-- START OF INFORMATION SUPPLIED --

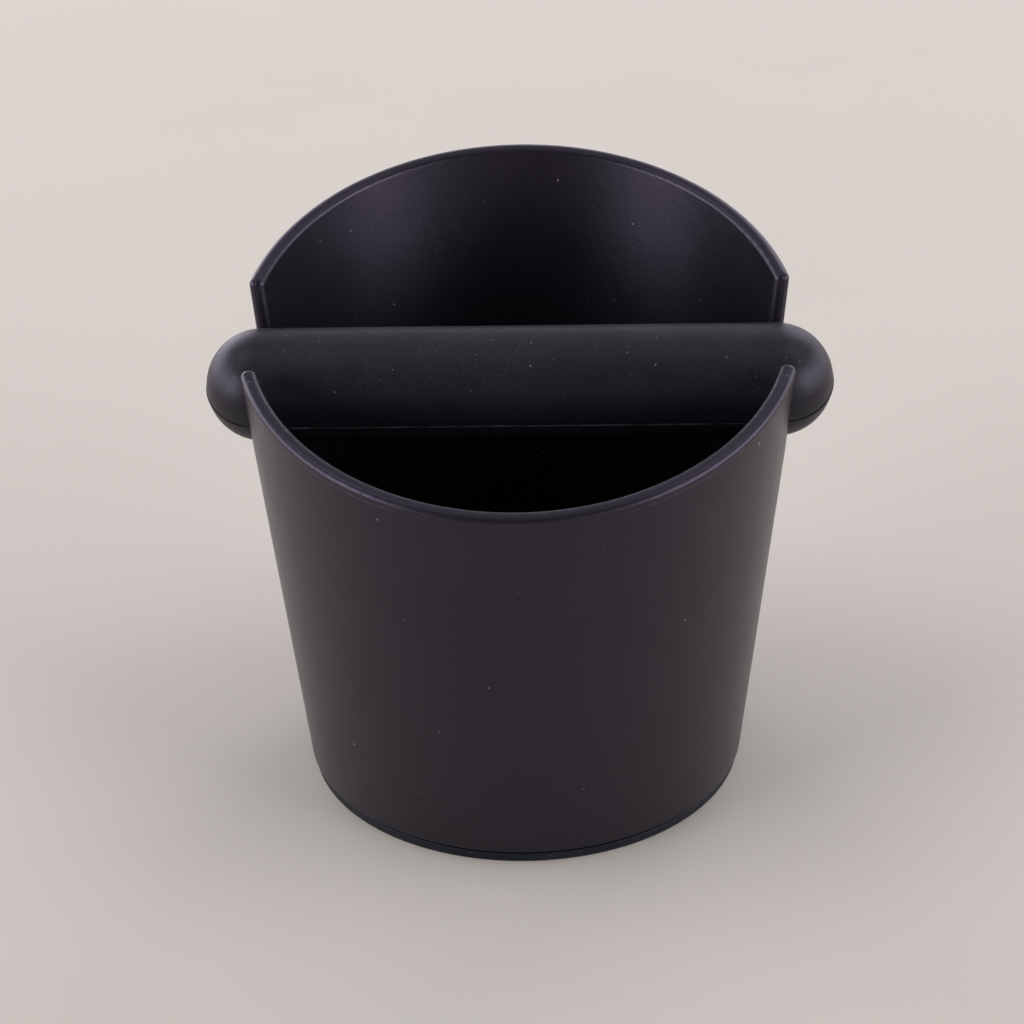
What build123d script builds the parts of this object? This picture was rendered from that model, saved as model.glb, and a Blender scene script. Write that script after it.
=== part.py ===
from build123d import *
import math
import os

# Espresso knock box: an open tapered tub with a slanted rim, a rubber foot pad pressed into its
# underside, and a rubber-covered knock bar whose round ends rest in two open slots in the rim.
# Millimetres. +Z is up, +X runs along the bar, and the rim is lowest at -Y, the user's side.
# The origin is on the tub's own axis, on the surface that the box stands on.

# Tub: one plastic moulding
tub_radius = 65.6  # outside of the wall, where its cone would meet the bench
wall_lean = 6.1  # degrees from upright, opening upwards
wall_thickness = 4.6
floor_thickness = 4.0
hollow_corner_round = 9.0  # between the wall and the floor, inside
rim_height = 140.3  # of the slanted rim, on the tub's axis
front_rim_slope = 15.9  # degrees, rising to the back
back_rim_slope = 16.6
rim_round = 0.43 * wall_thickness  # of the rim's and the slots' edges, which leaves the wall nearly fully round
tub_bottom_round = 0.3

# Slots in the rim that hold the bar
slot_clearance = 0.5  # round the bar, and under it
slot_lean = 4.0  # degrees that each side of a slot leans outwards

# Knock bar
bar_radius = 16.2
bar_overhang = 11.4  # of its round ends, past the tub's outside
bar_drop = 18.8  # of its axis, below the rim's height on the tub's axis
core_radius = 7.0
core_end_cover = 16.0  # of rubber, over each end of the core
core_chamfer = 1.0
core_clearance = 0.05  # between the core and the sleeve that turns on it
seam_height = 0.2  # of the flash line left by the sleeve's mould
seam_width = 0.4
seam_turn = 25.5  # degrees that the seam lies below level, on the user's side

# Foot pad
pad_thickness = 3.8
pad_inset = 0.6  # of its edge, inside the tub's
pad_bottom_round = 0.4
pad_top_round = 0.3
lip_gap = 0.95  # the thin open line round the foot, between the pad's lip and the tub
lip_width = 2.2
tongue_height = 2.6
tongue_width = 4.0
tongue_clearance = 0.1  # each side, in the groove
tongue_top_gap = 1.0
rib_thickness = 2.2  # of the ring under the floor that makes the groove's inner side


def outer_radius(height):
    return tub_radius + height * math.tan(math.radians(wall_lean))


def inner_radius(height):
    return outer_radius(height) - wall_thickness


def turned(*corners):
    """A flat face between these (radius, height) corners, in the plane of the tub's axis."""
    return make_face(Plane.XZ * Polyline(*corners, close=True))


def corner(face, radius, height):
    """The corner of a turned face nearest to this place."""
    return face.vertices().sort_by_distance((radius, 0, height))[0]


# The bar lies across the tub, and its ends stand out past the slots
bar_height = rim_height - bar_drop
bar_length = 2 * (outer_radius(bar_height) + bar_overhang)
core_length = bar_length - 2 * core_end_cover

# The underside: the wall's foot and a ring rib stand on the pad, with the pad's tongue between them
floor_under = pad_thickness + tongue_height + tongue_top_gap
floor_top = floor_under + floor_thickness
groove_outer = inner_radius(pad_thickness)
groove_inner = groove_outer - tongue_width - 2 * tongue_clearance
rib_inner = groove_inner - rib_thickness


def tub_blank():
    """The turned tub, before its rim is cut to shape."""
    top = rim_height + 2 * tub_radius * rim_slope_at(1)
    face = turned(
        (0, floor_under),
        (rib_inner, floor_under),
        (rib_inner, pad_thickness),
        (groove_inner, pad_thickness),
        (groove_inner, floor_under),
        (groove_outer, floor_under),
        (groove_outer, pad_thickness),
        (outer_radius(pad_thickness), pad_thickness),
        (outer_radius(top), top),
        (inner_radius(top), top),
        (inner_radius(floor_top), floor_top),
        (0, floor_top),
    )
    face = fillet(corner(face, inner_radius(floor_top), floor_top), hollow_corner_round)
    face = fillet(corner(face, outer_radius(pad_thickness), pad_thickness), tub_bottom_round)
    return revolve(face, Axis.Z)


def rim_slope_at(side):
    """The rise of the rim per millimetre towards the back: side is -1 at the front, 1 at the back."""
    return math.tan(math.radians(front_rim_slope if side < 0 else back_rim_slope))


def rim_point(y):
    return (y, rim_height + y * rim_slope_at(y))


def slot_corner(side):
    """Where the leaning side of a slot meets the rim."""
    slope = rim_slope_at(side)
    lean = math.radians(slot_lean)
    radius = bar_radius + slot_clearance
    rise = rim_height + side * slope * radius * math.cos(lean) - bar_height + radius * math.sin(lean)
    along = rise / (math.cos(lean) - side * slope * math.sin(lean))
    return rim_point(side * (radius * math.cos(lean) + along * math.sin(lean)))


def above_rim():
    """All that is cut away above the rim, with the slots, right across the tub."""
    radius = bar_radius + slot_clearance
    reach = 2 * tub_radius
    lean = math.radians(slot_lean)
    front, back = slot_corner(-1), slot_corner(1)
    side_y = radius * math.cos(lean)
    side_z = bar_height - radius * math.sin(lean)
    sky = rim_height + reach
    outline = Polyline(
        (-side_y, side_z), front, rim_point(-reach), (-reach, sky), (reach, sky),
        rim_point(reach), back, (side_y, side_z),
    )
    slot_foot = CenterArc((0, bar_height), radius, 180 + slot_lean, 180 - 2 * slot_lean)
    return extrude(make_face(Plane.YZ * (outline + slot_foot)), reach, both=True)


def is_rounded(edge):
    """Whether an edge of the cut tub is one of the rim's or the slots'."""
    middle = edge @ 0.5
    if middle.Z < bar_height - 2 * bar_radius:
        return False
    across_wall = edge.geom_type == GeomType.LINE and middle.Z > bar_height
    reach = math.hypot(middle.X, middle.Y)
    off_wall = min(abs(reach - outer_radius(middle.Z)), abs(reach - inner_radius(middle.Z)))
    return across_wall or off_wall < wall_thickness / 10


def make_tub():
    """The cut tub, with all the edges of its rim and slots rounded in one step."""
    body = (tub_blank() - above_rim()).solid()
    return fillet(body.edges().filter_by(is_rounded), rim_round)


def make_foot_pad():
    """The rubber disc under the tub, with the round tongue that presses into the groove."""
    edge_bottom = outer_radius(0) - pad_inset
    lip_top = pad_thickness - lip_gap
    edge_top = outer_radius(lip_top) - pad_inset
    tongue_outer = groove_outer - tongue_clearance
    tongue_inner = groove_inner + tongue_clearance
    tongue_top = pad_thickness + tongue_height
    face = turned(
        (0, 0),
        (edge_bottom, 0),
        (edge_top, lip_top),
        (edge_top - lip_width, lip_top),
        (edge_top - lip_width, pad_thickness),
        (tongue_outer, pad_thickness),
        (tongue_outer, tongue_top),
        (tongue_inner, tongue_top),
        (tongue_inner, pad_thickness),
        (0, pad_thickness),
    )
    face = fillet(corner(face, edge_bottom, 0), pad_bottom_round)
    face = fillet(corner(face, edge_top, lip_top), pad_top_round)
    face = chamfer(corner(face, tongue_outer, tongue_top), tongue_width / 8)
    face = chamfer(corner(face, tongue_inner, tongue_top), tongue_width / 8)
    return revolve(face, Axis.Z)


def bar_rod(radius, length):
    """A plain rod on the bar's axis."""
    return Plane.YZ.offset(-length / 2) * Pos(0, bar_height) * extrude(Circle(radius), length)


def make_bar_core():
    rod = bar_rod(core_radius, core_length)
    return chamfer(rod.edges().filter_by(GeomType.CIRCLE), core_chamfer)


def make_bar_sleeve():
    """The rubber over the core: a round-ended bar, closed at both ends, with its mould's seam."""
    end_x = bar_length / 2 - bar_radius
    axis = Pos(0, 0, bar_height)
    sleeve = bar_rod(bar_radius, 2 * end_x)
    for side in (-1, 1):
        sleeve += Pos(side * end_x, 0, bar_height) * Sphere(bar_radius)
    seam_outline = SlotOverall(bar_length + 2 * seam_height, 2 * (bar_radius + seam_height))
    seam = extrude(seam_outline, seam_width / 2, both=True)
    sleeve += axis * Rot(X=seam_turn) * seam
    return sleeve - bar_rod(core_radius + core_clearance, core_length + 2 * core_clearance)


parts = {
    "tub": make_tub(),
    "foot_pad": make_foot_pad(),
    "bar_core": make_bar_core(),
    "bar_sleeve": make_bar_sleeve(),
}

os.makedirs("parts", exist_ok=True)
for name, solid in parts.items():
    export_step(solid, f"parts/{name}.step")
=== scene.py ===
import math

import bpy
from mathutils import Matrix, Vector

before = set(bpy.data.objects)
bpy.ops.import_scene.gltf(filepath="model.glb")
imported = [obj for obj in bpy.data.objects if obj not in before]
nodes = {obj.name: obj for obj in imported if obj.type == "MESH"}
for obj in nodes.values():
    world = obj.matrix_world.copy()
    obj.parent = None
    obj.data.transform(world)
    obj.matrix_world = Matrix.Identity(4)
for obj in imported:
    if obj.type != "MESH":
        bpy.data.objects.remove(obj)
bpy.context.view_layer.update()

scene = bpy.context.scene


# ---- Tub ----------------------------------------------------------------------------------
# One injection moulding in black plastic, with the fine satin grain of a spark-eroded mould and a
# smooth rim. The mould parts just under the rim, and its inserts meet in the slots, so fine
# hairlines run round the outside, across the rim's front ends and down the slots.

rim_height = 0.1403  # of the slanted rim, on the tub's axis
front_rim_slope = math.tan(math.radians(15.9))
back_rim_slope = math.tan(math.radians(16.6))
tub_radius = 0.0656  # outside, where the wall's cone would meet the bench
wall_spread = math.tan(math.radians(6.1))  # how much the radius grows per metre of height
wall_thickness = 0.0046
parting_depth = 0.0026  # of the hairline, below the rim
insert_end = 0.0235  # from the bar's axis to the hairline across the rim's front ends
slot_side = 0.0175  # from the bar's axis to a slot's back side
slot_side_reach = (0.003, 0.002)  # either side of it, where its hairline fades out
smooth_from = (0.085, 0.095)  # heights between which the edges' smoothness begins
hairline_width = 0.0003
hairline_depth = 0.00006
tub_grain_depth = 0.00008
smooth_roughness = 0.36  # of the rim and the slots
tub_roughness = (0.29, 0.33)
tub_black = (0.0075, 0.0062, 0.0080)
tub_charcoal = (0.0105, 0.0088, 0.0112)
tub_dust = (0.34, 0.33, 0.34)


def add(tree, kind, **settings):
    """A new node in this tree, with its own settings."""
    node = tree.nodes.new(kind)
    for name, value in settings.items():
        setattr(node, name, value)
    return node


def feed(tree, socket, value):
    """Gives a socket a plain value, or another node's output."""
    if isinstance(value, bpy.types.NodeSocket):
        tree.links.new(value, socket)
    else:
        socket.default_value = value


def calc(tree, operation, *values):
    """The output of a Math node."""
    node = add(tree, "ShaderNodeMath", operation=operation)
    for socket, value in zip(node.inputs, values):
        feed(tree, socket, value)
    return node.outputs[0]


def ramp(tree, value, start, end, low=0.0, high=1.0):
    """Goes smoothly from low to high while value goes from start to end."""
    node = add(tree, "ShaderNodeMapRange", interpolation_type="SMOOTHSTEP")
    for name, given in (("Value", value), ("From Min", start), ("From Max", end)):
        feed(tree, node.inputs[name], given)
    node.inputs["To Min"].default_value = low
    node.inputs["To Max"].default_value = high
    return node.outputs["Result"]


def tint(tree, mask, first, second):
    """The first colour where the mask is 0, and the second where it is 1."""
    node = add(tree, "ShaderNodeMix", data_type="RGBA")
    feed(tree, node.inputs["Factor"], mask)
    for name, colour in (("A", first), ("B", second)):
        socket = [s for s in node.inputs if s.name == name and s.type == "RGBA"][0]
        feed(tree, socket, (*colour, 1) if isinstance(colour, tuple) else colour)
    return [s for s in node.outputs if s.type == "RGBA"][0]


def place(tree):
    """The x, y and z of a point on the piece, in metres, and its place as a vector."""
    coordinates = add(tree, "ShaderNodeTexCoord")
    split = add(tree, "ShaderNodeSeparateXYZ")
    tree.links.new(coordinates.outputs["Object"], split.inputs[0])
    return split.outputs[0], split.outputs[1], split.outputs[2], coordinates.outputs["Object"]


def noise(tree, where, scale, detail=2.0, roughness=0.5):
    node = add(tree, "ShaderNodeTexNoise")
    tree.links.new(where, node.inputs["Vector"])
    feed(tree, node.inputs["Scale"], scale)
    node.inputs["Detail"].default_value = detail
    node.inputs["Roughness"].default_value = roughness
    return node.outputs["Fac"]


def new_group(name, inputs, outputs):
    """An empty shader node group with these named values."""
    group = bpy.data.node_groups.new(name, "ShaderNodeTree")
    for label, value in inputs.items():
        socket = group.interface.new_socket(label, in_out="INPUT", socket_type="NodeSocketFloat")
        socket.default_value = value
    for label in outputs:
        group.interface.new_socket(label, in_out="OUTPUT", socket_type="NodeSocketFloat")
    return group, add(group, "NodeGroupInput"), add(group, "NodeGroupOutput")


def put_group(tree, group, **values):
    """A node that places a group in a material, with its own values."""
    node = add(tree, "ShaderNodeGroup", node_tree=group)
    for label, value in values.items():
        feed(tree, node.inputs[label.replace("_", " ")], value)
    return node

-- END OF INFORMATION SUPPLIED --

BRIEF
Starting at the top of the data above, repeat every line exactly until the line containing "tub_bottom_round = 0.3" has been given, then stop.

FINAL RESULT
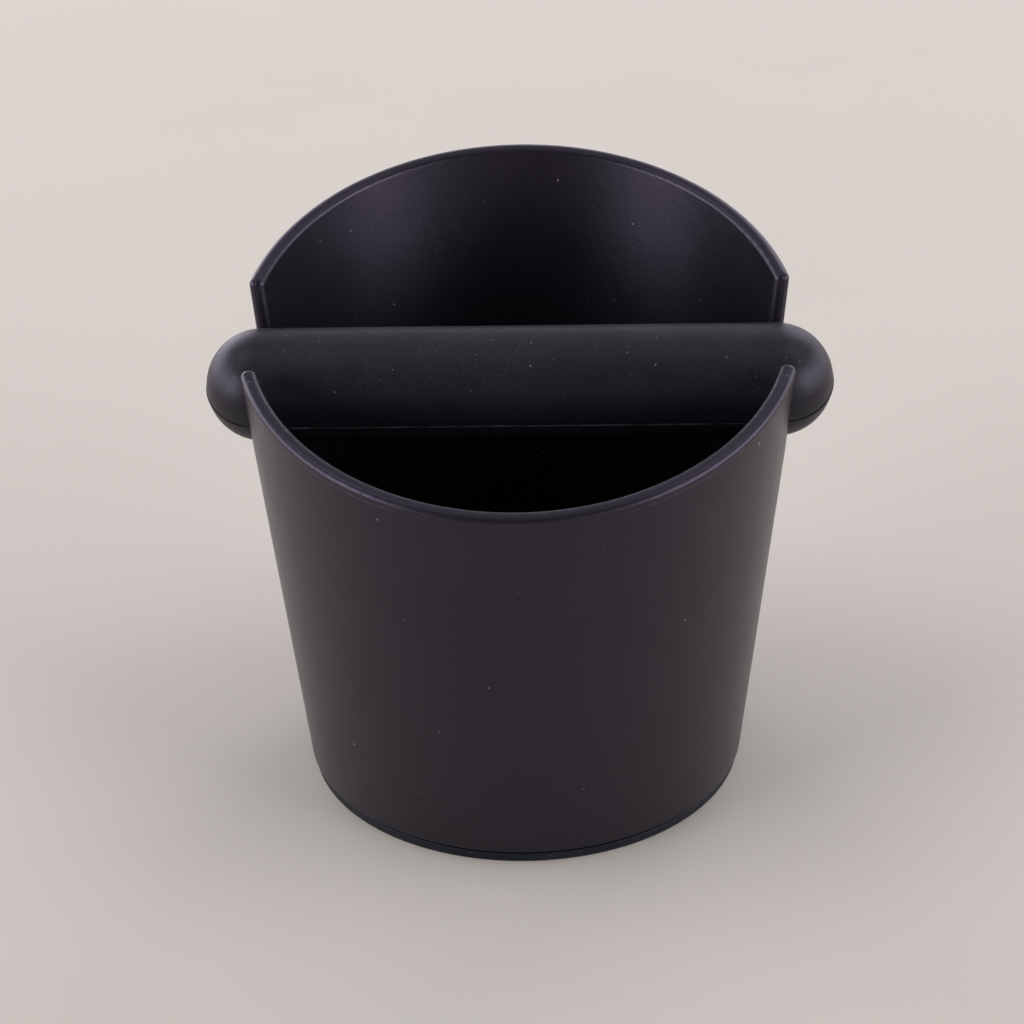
What build123d script builds the parts of this object? This picture was rendered from that model, saved as model.glb, and a Blender scene script. Write that script after it.
=== part.py ===
from build123d import *
import math
import os

# Espresso knock box: an open tapered tub with a slanted rim, a rubber foot pad pressed into its
# underside, and a rubber-covered knock bar whose round ends rest in two open slots in the rim.
# Millimetres. +Z is up, +X runs along the bar, and the rim is lowest at -Y, the user's side.
# The origin is on the tub's own axis, on the surface that the box stands on.

# Tub: one plastic moulding
tub_radius = 65.6  # outside of the wall, where its cone would meet the bench
wall_lean = 6.1  # degrees from upright, opening upwards
wall_thickness = 4.6
floor_thickness = 4.0
hollow_corner_round = 9.0  # between the wall and the floor, inside
rim_height = 140.3  # of the slanted rim, on the tub's axis
front_rim_slope = 15.9  # degrees, rising to the back
back_rim_slope = 16.6
rim_round = 0.43 * wall_thickness  # of the rim's and the slots' edges, which leaves the wall nearly fully round
tub_bottom_round = 0.3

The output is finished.